Rosana Glat – A sociedade deveria ser mais pró-ativa. Mas fazemos pouco neste sentido. Somos o país do carnaval. Ainda não temos, infelizmente, aquela noção de direito do consumidor. Não somos apenas consumidores de produtos industrializados, mas também, por exemplo, da educação pública. O professor é um funcionário público do cidadão que paga os impostos; é meu funcionário. É necessário ter esta consciência. Mas somos uma geração que veio da ditadura, que foi antecedida pela figura dos coronéis. Nestas eleições, a população deveria analisar e procurar conhecer mais os candidatos, olhar e acompanhar o que a mídia independente vem publicando, já que ela não está ligada a nenhuma grande corporação ou interesse político. E digo mais: pesquisar e conhecer não apenas os candidatos à Prefeitura, mas os candidatos à Câmara dos Vereadores. Não podemos esquecer que deste grupo sai a Comissão da Educação da Câmara, que vai legislar sobre o tema.
revistapontocom – Qual deve ser o perfil do próximo secretário(a) de educação do Rio?

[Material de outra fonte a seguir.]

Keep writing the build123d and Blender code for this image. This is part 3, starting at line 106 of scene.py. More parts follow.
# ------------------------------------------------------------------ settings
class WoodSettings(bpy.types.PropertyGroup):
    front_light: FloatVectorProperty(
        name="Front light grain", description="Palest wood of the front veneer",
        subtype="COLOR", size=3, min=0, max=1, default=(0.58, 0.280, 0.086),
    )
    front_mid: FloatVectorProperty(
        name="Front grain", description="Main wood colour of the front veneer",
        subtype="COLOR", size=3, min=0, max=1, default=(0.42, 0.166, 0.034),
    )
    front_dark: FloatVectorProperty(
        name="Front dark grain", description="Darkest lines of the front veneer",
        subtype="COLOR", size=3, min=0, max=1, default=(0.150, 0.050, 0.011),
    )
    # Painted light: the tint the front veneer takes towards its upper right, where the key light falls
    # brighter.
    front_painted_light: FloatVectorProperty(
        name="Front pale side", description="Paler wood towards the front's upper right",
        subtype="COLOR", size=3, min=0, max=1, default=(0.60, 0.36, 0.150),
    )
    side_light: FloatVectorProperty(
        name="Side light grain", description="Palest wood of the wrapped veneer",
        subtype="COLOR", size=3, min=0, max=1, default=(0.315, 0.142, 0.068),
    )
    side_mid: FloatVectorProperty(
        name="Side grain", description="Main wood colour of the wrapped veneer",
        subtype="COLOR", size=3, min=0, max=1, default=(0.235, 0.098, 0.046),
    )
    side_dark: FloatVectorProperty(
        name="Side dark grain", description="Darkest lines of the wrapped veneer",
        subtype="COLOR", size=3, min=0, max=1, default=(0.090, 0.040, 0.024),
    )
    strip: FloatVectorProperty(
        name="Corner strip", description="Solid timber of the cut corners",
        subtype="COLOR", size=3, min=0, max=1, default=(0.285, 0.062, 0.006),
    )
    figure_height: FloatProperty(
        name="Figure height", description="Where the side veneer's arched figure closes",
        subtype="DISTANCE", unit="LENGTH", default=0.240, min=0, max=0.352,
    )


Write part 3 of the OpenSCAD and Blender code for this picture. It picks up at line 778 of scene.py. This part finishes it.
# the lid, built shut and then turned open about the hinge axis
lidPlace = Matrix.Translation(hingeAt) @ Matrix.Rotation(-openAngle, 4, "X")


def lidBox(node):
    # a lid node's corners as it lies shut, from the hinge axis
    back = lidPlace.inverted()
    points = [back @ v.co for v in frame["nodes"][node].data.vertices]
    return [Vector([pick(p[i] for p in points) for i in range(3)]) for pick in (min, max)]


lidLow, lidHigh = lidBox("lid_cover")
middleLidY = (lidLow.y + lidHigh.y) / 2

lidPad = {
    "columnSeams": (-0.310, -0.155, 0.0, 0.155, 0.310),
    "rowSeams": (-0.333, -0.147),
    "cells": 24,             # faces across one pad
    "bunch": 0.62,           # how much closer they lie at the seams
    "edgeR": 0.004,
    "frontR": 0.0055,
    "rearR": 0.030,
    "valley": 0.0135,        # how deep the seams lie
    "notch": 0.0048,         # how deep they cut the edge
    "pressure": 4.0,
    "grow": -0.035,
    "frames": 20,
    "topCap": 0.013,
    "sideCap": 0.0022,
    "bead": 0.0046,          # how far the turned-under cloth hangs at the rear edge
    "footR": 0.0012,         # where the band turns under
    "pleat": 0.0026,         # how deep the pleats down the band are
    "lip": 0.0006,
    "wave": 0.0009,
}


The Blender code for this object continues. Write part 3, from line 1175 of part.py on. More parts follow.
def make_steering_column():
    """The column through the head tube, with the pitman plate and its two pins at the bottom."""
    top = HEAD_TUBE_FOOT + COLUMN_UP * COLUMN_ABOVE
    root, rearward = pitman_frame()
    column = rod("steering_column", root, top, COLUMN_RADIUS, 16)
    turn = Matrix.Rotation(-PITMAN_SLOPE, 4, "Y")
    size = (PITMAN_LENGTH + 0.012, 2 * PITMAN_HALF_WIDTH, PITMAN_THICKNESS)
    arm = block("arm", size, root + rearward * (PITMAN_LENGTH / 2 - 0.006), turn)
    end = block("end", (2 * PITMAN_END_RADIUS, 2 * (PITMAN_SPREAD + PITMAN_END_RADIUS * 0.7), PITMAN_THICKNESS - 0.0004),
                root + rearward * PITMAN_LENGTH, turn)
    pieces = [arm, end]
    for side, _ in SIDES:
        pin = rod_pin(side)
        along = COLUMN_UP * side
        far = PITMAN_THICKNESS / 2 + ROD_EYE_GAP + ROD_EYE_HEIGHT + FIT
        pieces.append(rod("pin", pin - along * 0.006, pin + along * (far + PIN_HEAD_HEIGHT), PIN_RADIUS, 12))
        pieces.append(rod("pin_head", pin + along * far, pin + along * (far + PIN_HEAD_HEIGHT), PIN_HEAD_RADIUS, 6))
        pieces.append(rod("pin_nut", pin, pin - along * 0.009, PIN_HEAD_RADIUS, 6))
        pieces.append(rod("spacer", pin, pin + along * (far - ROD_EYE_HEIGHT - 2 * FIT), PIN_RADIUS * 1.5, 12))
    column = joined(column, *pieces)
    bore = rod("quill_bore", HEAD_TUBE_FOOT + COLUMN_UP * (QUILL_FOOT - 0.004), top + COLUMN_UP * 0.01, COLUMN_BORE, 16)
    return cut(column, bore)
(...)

Rosana Glat – Ele tem que ser educador, não precisa ser formado em Pedagogia, mas é necessário que esteja ligado à educação. Penso que é bom que seja alguém que seja oriundo da rede municipal ou que pelo menos conheça bem esta rede. Que seja alguém que, preferencialmente, não esteja ligado a nenhum partido político para que possa montar uma boa equipe, acima dos interesses partidários. Um indivíduo que tenha a capacidade e humildade de manter aquilo que está dando certo. Um secretário que seja capaz de imprimir sua marcar, sem destruir o que já foi construído. Mas também tem que ser uma pessoa ‘furona’, que tenha peso político e reconhecimento para lutar e dialogar com diferentes secretarias em favor da sua pasta. E que por fim faça bom uso do Conselho Municipal da Educação, que reúne representantes do poder público e da sociedade civil organizada.